If cleansing conditioner tends to leave your roots feeling coated instead of clean, certain co-washes are more likely to be a bad fit. Shoppers most at risk usually have fine hair, oilier scalps, low-density curls, or styling routines that pile on product between washes.

If co-wash leaves hair soft but your roots feel coated by day one, the problem is usually not your imagination. Cleansing conditioners can be a good match for very dry, coarse, tightly textured hair, but shoppers with fine strands, lower density, oilier scalps, or product-heavy routines are the ones most likely to complain about buildup.

The tricky part is that a co-wash can sound gentle and hair-friendly while still being too creamy for your scalp habits. Low-lather formulas ask more from technique, rinse time, hair type, and product rotation than a standard shampoo does. That does not make them bad products. It just means the margin for a bad fit is higher.

Why this complaint happens

Most co-washes clean with a small amount of very mild surfactant mixed into a formula that is still heavily centered on conditioning agents. That balance is exactly why some curls love them. It is also why some shoppers describe a coated, waxy, slippery, or never-quite-rinsed feeling afterward.

When a formula is rich in fatty alcohols, oils, butters, or high-slip conditioning ingredients, the hair lengths may feel plush while the scalp feels under-cleansed. Because there is little foam, the cleanser does not spread as obviously as shampoo, so scalp massage matters more. If the product is smoothed over the hair instead of worked into the roots for a full minute or two, sweat, sebum, dry shampoo, heavy leave-ins, gel residue, and sunscreen around the hairline can stay behind.

Hair type changes the whole experience. Coarse, very dry curls often tolerate richer cleansing conditioners better because the hair wants that softness and extra slip. Fine hair, low-density hair, low-porosity hair, or waves that go flat easily can read the same richness as residue. If wash day is only once a week, the risk goes up again, especially when the routine also includes curl creams, edge products, oils, or strong-hold stylers.
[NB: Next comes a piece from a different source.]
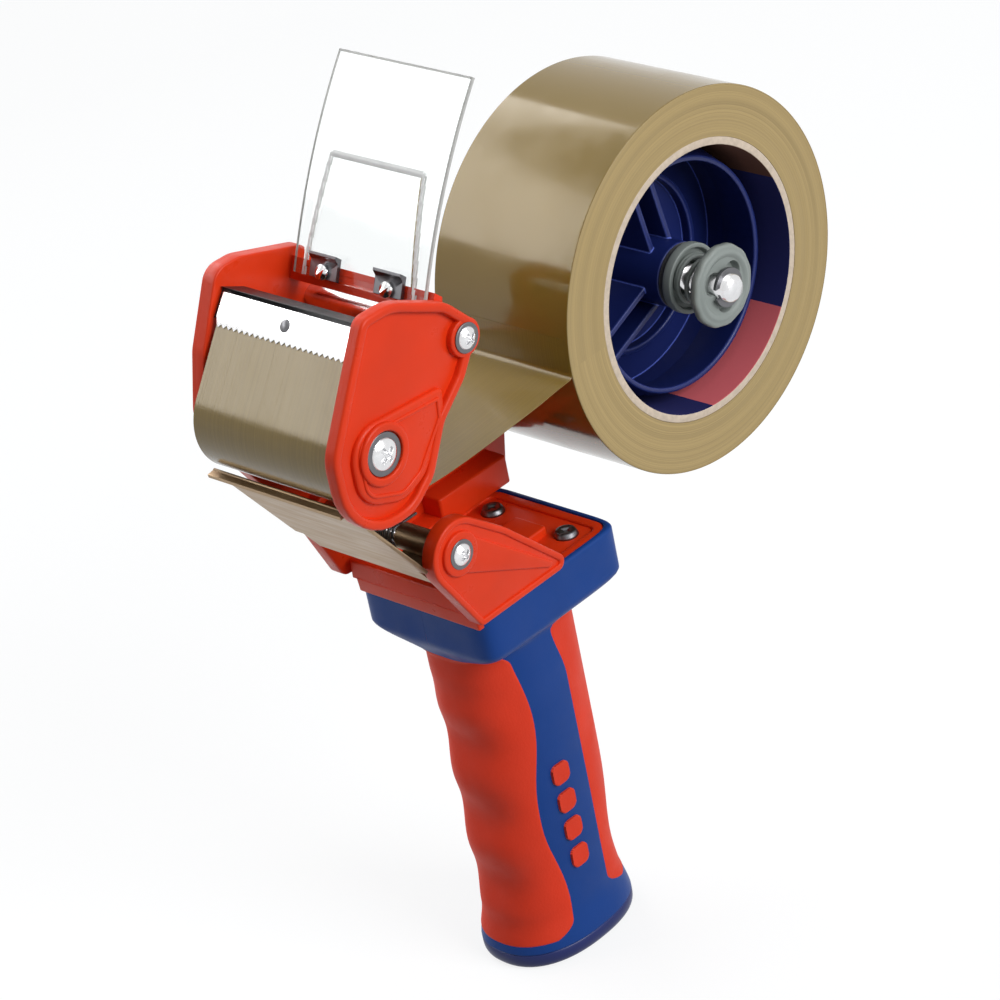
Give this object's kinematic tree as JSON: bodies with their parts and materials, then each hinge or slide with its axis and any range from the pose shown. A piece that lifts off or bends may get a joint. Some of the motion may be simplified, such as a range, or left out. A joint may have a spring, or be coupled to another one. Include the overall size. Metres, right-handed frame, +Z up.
{
  "type": "tape dispenser",
  "caption": "Pistol-grip dispenser for packing tape: reel with brake knob, application roller between side plates, toothed blade, clear flap, hinged steel guide plate",
  "frame": {"origin": "Middle of the flat foot of the handle, on the surface it stands on.", "axes": "+X forward towards the application roller and the blade, +Y towards the open side of the spindle where the roll is loaded, +Z up along the handle."},
  "size_m": [0.2018, 0.0739, 0.2713],
  "materials": {
    "blue_plastic": "moulded, fine texture, satin",
    "soft_orange": "soft over-moulded grip, matt",
    "navy_plastic": "moulded, semi-gloss",
    "orange_plastic": "moulded, semi-gloss",
    "plated_steel": "bright zinc plate",
    "sheet_steel": "rolled sheet, brushed lengthwise",
    "spring_steel": "dark oiled wire",
    "black_plastic": "moulded, satin",
    "blade_steel": "ground bright strip",
    "clear_plastic": "clear polycarbonate sheet",
    "white_plastic": "moulded, satin",
    "roller_rubber": "ground matt",
    "bush_brass": "turned",
    "brake_felt": "pressed felt",
    "grey_metal": "dark grey, satin",
    "cardboard": "spiral-wound kraft board",
    "tape_film": "tan polypropylene film, glossy outside, matt wound side"
  },
  "bodies": {
    "frame": {"handle_core": "blue_plastic", "front_grip": "soft_orange", "rear_grip": "soft_orange", "stripe_pads": "soft_orange", "foot_cap": "navy_plastic", "main_frame": "orange_plastic", "deck_screws": "plated_steel", "near_plate": "orange_plastic", "front_axle": "plated_steel", "axle_screws": "plated_steel", "tie_bar": "plated_steel", "tie_screws": "plated_steel", "lug_axle": "plated_steel", "lug_screws": "plated_steel", "guide_spring": "spring_steel", "blade_carrier": "black_plastic", "blade": "blade_steel", "blade_rivet": "spring_steel", "flap_bar": "orange_plastic", "flap_foot": "clear_plastic", "flap_clamp": "spring_steel", "flap_rivets": "plated_steel", "spindle": "plated_steel", "brake_pad": "brake_felt", "pressure_washer": "grey_metal", "brake_spring": "spring_steel", "spindle_clip": "spring_steel", "tape_web": "tape_film"},
    "tape_spool": {"reel_hub": "navy_plastic", "tape_core": "cardboard", "tape_roll": "tape_film"},
    "front_roller": {"roller_core": "white_plastic", "roller_tyre": "roller_rubber", "roller_bushes": "bush_brass"},
    "brake_knob": {"brake_knob": "grey_metal"},
    "flap": {"flap": "clear_plastic"},
    "guide_plate": {"guide_plate": "sheet_steel"}
  },
  "joints": [
    {"name": "reel_spin", "type": "hinge", "parent": "frame", "child": "tape_spool", "pos_m": [-0.0775, 0, 0.178], "axis": [0, 1, 0], "continuous": true},
    {"name": "roller_spin", "type": "hinge", "parent": "frame", "child": "front_roller", "pos_m": [0.0523, 0, 0.1934], "axis": [0, 1, 0], "continuous": true},
    {"name": "brake_turn", "type": "hinge", "parent": "frame", "child": "brake_knob", "pos_m": [-0.0775, 0.0315, 0.178], "axis": [0, 1, 0], "range_deg": [-180, 180]},
    {"name": "flap_flex", "type": "hinge", "parent": "frame", "child": "flap", "pos_m": [0.01974, 0, 0.22755], "axis": [0, 1, 0], "range_deg": [-25, 15], "stiffness_Nm_per_rad": 0.08},
    {"name": "guide_open", "type": "hinge", "parent": "frame", "child": "guide_plate", "pos_m": [0.0314, 0, 0.1507], "axis": [0, 1, 0], "range_deg": [0, 20], "stiffness_Nm_per_rad": 0.06}
  ],
  "couplings": [
    {"joint": "roller_spin", "follows": "reel_spin", "ratio": -3.583}
  ]
}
Another common mismatch is expecting co-wash to replace shampoo indefinitely. For some people it can. For many others, it works better as an in-between option, not the only cleanser in the shower. If the scalp starts feeling greasy, itchy, dull, or coated at the crown, alternating with a regular shampoo or a clarifying shampoo is usually the smarter move than doubling down on richer co-washes.

What to watch for before buying

Before adding a co-wash to cart, look past the word cleanse and pay attention to how the product is framed. Richness is not automatically a problem, but it can be a clue that the formula prioritizes softness over reset-level cleansing.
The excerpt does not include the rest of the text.